The cause was pneumonia, daughter Danielle Mailer told the Associated Press on Monday.
“She wanted to be remembered as a gifted painter and actress and as a mother who was fiercely devoted to her (two) girls,” Danielle Mailer said, while acknowledging that she would be known to many for an act of violence her husband committed 55 years ago.
Adele Morales Mailer was the second of Norman Mailer’s six wives. They had been married six years when in November 1960 they got into a drunken argument after a party at their Manhattan apartment and the author stabbed her near the heart with a penknife.
The widely reported incident left her in critical condition, with wounds in her abdomen and back. Norman Mailer was indicted on a felonious assault charge, but Adele declined to press charges, saying she wanted to protect their daughters. He later received a suspended sentence after pleading guilty to third-degree assault.

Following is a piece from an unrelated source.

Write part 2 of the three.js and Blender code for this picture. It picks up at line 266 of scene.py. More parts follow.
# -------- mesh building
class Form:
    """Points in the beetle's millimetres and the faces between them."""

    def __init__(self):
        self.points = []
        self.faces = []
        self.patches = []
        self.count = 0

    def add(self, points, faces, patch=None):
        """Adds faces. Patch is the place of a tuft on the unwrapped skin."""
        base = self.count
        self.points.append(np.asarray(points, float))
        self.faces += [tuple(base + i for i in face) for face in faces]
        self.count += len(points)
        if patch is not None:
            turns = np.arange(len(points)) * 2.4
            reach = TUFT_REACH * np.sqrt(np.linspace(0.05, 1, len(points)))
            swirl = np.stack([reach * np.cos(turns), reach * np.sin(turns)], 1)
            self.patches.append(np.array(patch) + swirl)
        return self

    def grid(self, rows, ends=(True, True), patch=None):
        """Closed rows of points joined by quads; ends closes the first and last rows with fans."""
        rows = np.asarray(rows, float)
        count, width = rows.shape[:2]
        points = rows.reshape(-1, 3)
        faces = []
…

“I came in contact for the first time in my life with the depths of my own rage,” Mailer later said of the stabbing, which helped define his belligerent image.

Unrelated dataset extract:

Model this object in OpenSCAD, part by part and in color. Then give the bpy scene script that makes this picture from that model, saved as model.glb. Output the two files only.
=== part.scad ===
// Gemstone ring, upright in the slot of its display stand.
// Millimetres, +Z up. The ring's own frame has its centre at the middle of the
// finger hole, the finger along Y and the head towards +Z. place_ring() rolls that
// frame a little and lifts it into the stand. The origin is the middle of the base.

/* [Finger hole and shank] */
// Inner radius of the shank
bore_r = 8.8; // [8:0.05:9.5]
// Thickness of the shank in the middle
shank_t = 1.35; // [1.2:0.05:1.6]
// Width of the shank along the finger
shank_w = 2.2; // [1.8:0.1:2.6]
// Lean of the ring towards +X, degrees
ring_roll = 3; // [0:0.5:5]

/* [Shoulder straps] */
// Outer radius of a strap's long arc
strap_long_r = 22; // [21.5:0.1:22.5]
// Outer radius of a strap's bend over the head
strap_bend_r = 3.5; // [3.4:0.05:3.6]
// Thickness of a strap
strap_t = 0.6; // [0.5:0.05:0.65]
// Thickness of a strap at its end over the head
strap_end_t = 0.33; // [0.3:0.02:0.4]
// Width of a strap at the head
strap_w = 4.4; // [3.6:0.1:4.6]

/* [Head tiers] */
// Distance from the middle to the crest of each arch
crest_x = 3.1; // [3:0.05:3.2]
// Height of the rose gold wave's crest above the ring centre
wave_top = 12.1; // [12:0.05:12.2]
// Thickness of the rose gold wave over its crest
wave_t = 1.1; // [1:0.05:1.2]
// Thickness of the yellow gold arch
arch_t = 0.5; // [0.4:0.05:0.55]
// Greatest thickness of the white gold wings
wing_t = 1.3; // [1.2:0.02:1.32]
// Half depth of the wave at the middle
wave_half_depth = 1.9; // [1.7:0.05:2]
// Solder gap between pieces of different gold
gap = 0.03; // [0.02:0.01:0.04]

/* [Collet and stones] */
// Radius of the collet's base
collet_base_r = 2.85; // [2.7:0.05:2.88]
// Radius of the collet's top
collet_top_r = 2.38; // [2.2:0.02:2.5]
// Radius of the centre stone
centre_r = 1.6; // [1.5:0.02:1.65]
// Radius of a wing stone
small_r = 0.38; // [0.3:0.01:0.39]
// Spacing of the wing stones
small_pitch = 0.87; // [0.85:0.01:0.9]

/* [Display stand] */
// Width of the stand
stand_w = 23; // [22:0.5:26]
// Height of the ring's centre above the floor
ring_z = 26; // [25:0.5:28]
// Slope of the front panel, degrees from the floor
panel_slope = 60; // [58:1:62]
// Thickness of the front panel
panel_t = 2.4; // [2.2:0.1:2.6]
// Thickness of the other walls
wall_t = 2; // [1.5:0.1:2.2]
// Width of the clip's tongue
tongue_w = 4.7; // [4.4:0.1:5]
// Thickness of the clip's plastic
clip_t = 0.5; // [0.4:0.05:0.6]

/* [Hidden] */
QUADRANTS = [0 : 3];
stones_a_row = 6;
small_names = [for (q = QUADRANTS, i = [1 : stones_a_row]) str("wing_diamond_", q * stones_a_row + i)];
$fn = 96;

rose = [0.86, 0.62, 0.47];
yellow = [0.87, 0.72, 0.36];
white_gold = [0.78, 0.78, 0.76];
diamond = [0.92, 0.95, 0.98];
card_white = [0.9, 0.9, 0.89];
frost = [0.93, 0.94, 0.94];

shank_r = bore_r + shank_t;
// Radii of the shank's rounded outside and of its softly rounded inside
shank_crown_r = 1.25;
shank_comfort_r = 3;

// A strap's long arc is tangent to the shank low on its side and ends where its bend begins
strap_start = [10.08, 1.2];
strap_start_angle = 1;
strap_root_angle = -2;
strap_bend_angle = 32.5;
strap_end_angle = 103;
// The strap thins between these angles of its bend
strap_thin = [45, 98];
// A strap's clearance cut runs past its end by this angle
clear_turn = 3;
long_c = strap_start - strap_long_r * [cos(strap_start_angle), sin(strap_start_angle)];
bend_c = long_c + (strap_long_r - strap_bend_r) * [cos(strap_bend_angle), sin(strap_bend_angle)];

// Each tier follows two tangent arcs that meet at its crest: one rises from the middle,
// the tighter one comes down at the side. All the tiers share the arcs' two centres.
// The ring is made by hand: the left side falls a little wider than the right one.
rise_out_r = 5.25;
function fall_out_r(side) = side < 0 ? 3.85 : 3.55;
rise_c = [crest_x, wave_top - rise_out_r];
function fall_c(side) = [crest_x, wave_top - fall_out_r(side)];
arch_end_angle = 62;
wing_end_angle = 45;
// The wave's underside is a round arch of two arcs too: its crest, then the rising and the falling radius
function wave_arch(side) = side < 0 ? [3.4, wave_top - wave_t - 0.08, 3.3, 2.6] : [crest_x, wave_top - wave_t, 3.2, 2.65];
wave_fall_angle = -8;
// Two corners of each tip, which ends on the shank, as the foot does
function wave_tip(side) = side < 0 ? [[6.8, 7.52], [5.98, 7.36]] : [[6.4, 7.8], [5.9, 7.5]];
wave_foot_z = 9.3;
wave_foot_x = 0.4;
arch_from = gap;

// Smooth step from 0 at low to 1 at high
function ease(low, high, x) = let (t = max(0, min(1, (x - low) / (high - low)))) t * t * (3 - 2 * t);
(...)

The Mailers were divorced in 1962, and Adele remained scarred and angry for decades after, her daughter said. Though Norman Mailer’s career continued with barely an interruption, Adele ended up in a Manhattan tenement.
“I can’t believe I’ve come to this, and a lot of that is due to him, because Mailer wouldn’t help me,” she told the New York Times in 2007, not long after the author’s death. “I’m living in poverty.”
Danielle Mailer said her mother remained dedicated to art after her marriage and turned her home into a “giant installation” of assemblages, her chosen medium.
“She lived and breathed her art and she passed it on to us,” Danielle said, noting that she was a painter and her sister, Elizabeth, a writer.
Born in New York City in 1925, Adele met Mailer in the early 1950s, when she was a painter and bohemian who had briefly dated Jack Kerouac and Mailer was the renowned author of “The Naked and the Dead.” They later had homes in Manhattan and Connecticut and socialized with William Styron, James Baldwin and others. But they argued often and she also had to intervene when he fought with others, once bailing him out after he had a drunken encounter with police.
Adele Mailer wrote of the stabbing in her 1997 memoir, “The Last Party,” and recalled it for the 2010 documentary “Norman Mailer: The American.”
“He was down in the street punching people,” she said of that night, when he had intended to launch a bid for New York City mayor. “He didn’t know who he was. He didn’t know what his name was, he was so out of it.
She would remember him bursting in on her in their apartment — “his body coming toward me in a rush. I didn’t see the knife in his hand” — and his indifference as she lay bleeding.
“That will be seared in my memory for ever and ever,” she said.